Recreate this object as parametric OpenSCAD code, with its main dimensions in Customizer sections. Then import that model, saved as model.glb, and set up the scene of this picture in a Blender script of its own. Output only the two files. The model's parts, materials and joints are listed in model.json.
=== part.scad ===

══════

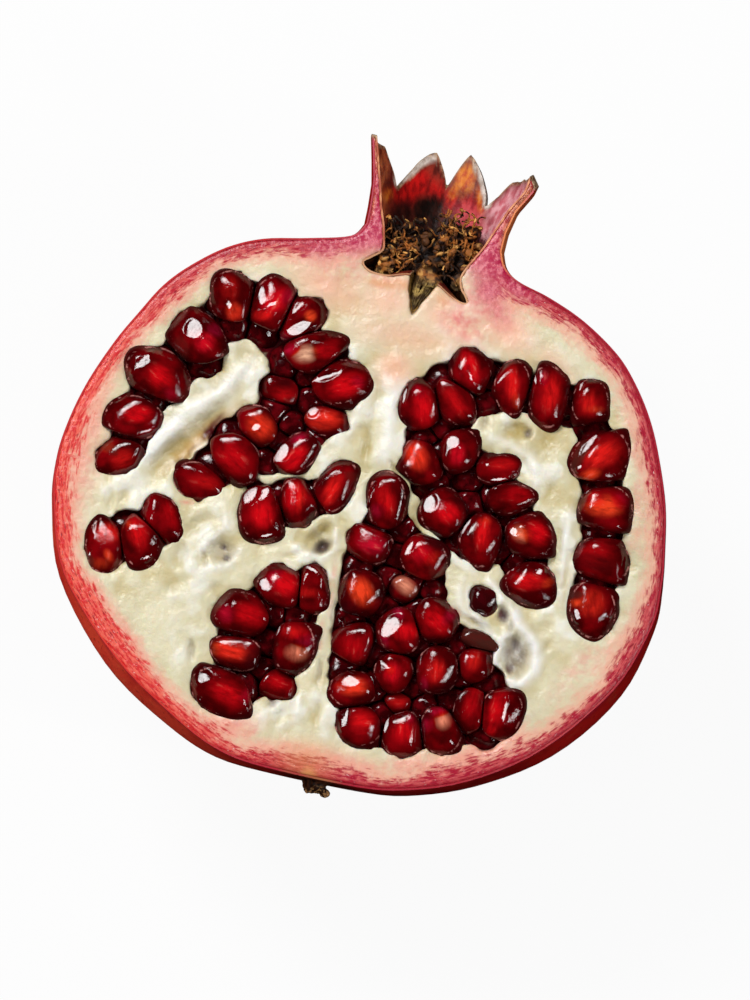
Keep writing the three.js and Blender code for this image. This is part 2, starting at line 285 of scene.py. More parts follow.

══════

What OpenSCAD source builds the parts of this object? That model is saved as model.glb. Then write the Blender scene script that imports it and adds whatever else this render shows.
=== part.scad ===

══════

- **GIVEN EXERCISE**: Look through the records and gather every line containing "that".

- **EXERCISE RESULT**:
Recreate this object as parametric OpenSCAD code, with its main dimensions in Customizer sections. Then import that model, saved as model.glb, and set up the scene of this picture in a Blender script of its own. Output only the two files. The model's parts, materials and joints are listed in model.json.
What OpenSCAD source builds the parts of this object? That model is saved as model.glb. Then write the Blender scene script that imports it and adds whatever else this render shows.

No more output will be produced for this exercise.